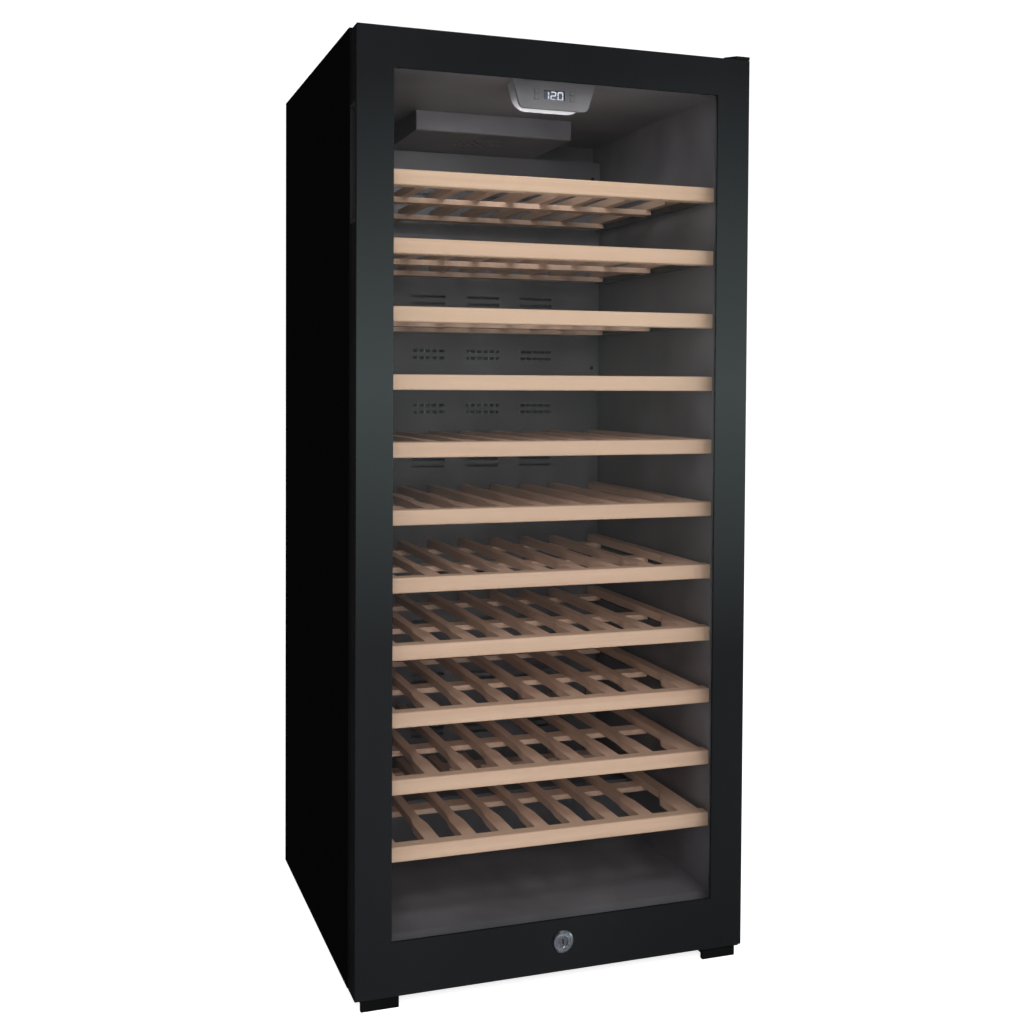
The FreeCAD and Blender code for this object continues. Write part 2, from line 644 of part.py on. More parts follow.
def gasket_ring(y0, y1):
    """Rectangular ring that follows the gasket's line."""
    x = HALF_W - GASKET_INSET
    z0 = DOOR_Z0 + 6
    z1 = DOOR_Z1 - 7
    outer = box(-x, x, y0, y1, z0, z1)
    inner = box(-x + GASKET_W, x - GASKET_W, y0 - 1, y1 + 1, z0 + GASKET_W, z1 - GASKET_W)
    return outer.cut(inner)


def door_inner_frame():
    """Rear frame with the gasket groove."""
    y1 = GLASS_Y + DOOR_T
    ring = frame_ring(GLASS_Y + FRAME_SPLIT, y1, HALF_W - SIDE_BAR - 1.5,
                      DOOR_Z0 + BOTTOM_BAR, DOOR_Z1 - TOP_BAR)
    groove = gasket_ring(y1 - GASKET_GROOVE, y1 + 1)
    corner = [V(HALF_W + 1, y1 - HINGE_BEVEL - 1, 0), V(HALF_W + 1, y1 + 1, 0),
              V(HALF_W - HINGE_BEVEL - 1, y1 + 1, 0)]
    bevel = Part.Face(Part.makePolygon(corner + corner[:1])).extrude(V(0, 0, HEIGHT))
    return cut(ring, hinge_holes() + [grip_room(0.1), lock_hole(LOCK_BODY_R + 0.1), groove, bevel])


def door_gasket():
    """Seal seated in the groove, just short of the cabinet's front."""
    y1 = GLASS_Y + DOOR_T
    return gasket_ring(y1 - GASKET_GROOVE, y1 + DOOR_GAP - CLEAR)


def outer_glass():
    """Full-size front pane with eased edges and the lock's hole."""
    pane = rounded_slab(-HALF_W, HALF_W, GLASS_Y, GLASS_Y + GLASS_T, DOOR_Z0, DOOR_Z1,
                        DOOR_CORNER_R, Y_AXIS)
    front = [e for e in pane.Edges if abs(e.CenterOfMass.y - GLASS_Y) < 0.01]
    return pane.makeFillet(GLASS_EDGE_R, front).cut(lock_hole(LOCK_BODY_R + 0.5))


def inner_glass():
    """Rear pane of the sealed unit."""
    half = HALF_W - SIDE_BAR - 2.5
    y0 = GLASS_Y + GLASS_T + SPACER_T
    return box(-half, half, y0, y0 + GLASS_T, DOOR_Z0 + BOTTOM_BAR + 2, DOOR_Z1 - TOP_BAR - 2)


def glass_spacer():
    """Metal spacer between the two panes."""
    half = HALF_W - SIDE_BAR - 5
    z0 = DOOR_Z0 + BOTTOM_BAR + 1
    z1 = DOOR_Z1 - TOP_BAR - 4
    y0 = GLASS_Y + GLASS_T
    outer = box(-half, half, y0, y0 + SPACER_T, z0, z1)
    return outer.cut(box(-half + SPACER_W, half - SPACER_W, y0 - 1, y0 + SPACER_T + 1,
                         z0 + SPACER_W, z1 - SPACER_W))


def grip_insert():
    """Finger cup let into the door's free edge."""
    body = grip_room(0).common(box(-HALF_W, 0, -400, 0, 0, HEIGHT))
    hollow = box(-HALF_W - 1, -HALF_W + GRIP_DEPTH - GRIP_WALL, GRIP_Y0 + 2 + GRIP_WALL,
                 GRIP_Y1 - 2 - GRIP_WALL, GRIP_Z0 + 3 + GRIP_WALL, GRIP_Z1 - 3 - GRIP_WALL)
    return body.removeSplitter().cut(hollow)


def hinge_bushes():
    """Plastic bushes for the two hinge pins."""
    bushes = []
    for z0 in (DOOR_Z0, DOOR_Z1 - BUSH_L):
        tube = rod(BUSH_R, BUSH_L, V(HINGE_X, HINGE_Y, z0), Z_AXIS)
        bushes.append(tube.cut(rod(PIN_R + PIN_PLAY, BUSH_L + 2, V(HINGE_X, HINGE_Y, z0 - 1), Z_AXIS)))
    return bushes


def lock_case():
    """Turned lock body: bevelled flange, groove, raised ring and a tube through the door."""
    bore = BARREL_R + PIN_PLAY
    outline = [(bore, 2.2), (bore + 0.7, LOCK_PROUD), (9.6, LOCK_PROUD), (10.2, 1.3), (11.2, 1.3),
               (11.9, 2.5), (13.8, 2.5), (LOCK_FLANGE_R, 1.0), (LOCK_FLANGE_R, 0),
               (LOCK_BODY_R, 0), (LOCK_BODY_R, -LOCK_BODY_L), (bore, -LOCK_BODY_L)]
    points = [V(LOCK_X + radius, GLASS_Y - proud, LOCK_Z) for radius, proud in outline]
    section = Part.Face(Part.makePolygon(points + points[:1]))
    return section.revolve(V(LOCK_X, GLASS_Y, LOCK_Z), Y_AXIS, 360)


def lock_barrel():
    """Turning barrel with a keyway and a cam at its inner end."""
    y0 = GLASS_Y - LOCK_PROUD + 1.2
    barrel = rod(BARREL_R, 36, V(LOCK_X, y0, LOCK_Z), Y_AXIS)
    keyway = box(LOCK_X - 1, LOCK_X + 1, y0 - 1, y0 + 16, LOCK_Z - 4, LOCK_Z + 4)
    cam_y = CAB_Y + STRIKE_WALL + 1.5
    tail = rod(3, cam_y - y0 - 34, V(LOCK_X, y0 + 35, LOCK_Z), Y_AXIS)
    cam = box(LOCK_X - CAM_W / 2, LOCK_X + CAM_W / 2, cam_y, cam_y + CAM_T,
              LOCK_Z - CAM_LENGTH, LOCK_Z + 5)
    return fuse([barrel.cut(keyway), tail, cam])


# ---- shelves ----

def shelf_top(index):
    """Height of a shelf's top face, counted from the lowest."""
    return SHELF_TOP_1 + SHELF_PITCH * index


def shelf_front(index):
    """Wooden facing board with eased front edges."""
    top = shelf_top(index)
    board = box(-FRONT_X, FRONT_X, CAB_Y, CAB_Y + FRONT_T, top - FRONT_H, top)
    front = edges_along(board, X_AXIS, lambda p: p.y < CAB_Y + 1)
    return board.makeFillet(2.5, front)


def tapered_board(front_x0, front_x1, rear_x0, rear_x1, top):
    """Board along Y that narrows behind the bottle necks, with soft shoulders."""
    y0 = CAB_Y + FRONT_T
    outline = [V(front_x0, y0, top - SLAT_T), V(front_x1, y0, top - SLAT_T),
               V(front_x1, TAPER_Y0, top - SLAT_T), V(rear_x1, TAPER_Y1, top - SLAT_T),
               V(rear_x1, RACK_Y1, top - SLAT_T), V(rear_x0, RACK_Y1, top - SLAT_T),
               V(rear_x0, TAPER_Y1, top - SLAT_T), V(front_x0, TAPER_Y0, top - SLAT_T)]
    face = Part.Face(Part.makePolygon(outline + outline[:1]))
    board = face.extrude(V(0, 0, SLAT_T)).removeSplitter()
    shoulders = edges_along(board, Z_AXIS, lambda p: TAPER_Y0 - 1 < p.y < TAPER_Y1 + 1)
    bent = [e for e in shoulders if front_x0 != rear_x0 or e.CenterOfMass.x > front_x0 + 1]
    bent = [e for e in bent if front_x1 != rear_x1 or e.CenterOfMass.x < front_x1 - 1]
    return board.makeFillet(20, bent)


def shelf_rack(index):
    """Side boards, slats and cross battens of one shelf, each its own solid."""
    top = shelf_top(index)
    boards = [tapered_board(RAIL_X0, RAIL_X1, RAIL_X0 + RAIL_NARROWING, RAIL_X1, top),
              tapered_board(-RAIL_X1, -RAIL_X0, -RAIL_X1, -RAIL_X0 - RAIL_NARROWING, top)]
    for place in range(-SLATS_EACH_SIDE, SLATS_EACH_SIDE + 1):
        x = place * SLAT_PITCH
        boards.append(tapered_board(x - SLAT_NECK_W / 2, x + SLAT_NECK_W / 2,
                                    x - SLAT_BODY_W / 2, x + SLAT_BODY_W / 2, top))
    batten_z = top - SLAT_T - CROSS_T
    for y in CROSS_STARTS:
        boards.append(box(-CROSS_X, CROSS_X, y, y + CROSS_W, batten_z, batten_z + CROSS_T))
    return boards


def save(name, shapes):
    """Write one node; a list is stored as a group of separate solids."""
    shape = Part.makeCompound(shapes) if isinstance(shapes, list) else shapes
    for solid in shape.Solids:
        if not solid.isValid() or solid.Volume <= 0:
            raise ValueError(name + " has an invalid solid")
    shape.exportStep("parts/" + name + ".step")


def build():
    """Every node of the wine cooler."""
    os.makedirs("parts", exist_ok=True)
    save("left_side_panel", side_panel(-1))
    save("right_side_panel", side_panel(1))
    save("top_panel", top_panel())
    save("back_panel", back_panel())
    save("base_pan", base_pan())
    save("foam_core", foam_core())
    save("inner_liner", inner_liner())
    save("shelf_runners", shelf_runners())
    save("lock_strike", lock_strike())
    save("feet", feet())
    save("bottom_hinge_bracket", bottom_hinge_bracket())
    save("top_hinge_bracket", top_hinge_bracket())
    save("hinge_cover", hinge_cover())
    save("compressor", compressor())
    save("condenser", condenser())
    save("evaporator", evaporator())
    save("rear_cover", rear_cover())
    save("fan_housing", fan_housing())
    save("circulation_fan", circulation_fan())
    save("cord_gland", cord_gland())
    save("control_housing", control_housing())
    save("display_window", display_window())
    save("control_board", control_board())
    save("light_lens", light_lens())
    for name, x, z in button_places():
        save(name, push_button(x, z))
    save("door_outer_frame", door_outer_frame())
    save("door_inner_frame", door_inner_frame())
    save("door_gasket", door_gasket())
    save("outer_glass", outer_glass())
    save("inner_glass", inner_glass())
    save("glass_spacer", glass_spacer())
    save("grip_insert", grip_insert())
    save("hinge_bushes", hinge_bushes())
    save("lock_case", lock_case())
    save("lock_barrel", lock_barrel())
    for index in range(SHELF_COUNT):
        save("shelf_%02d_front" % (index + 1), shelf_front(index))
        save("shelf_%02d_rack" % (index + 1), shelf_rack(index))


build()
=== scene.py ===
import bmesh
import bpy
import json
import math
from mathutils import Matrix, Vector


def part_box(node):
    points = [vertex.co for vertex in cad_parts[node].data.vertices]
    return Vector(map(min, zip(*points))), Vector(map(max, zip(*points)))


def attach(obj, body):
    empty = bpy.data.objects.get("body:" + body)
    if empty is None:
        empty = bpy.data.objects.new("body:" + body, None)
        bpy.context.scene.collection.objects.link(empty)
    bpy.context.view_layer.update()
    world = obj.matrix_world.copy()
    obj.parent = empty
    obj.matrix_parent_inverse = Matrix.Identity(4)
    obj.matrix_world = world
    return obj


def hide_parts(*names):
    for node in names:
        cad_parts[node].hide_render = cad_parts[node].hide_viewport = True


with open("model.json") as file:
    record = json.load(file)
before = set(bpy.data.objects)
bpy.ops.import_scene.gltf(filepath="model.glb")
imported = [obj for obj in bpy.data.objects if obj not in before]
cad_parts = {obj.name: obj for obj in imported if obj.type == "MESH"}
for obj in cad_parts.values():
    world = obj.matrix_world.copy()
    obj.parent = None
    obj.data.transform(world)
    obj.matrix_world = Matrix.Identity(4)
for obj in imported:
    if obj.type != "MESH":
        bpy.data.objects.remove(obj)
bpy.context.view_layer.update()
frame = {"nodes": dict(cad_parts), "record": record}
NODES = frame["nodes"]
MM = 0.001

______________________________

(OBJECTIVE)
Everything from the line containing "obj.parent = None" to the end of the data above should be quoted exactly, please, both ends included, and nothing outside that span.

(RESPONSE TO THE TASK)
    obj.parent = None
    obj.data.transform(world)
    obj.matrix_world = Matrix.Identity(4)
for obj in imported:
    if obj.type != "MESH":
        bpy.data.objects.remove(obj)
bpy.context.view_layer.update()
frame = {"nodes": dict(cad_parts), "record": record}
NODES = frame["nodes"]
MM = 0.001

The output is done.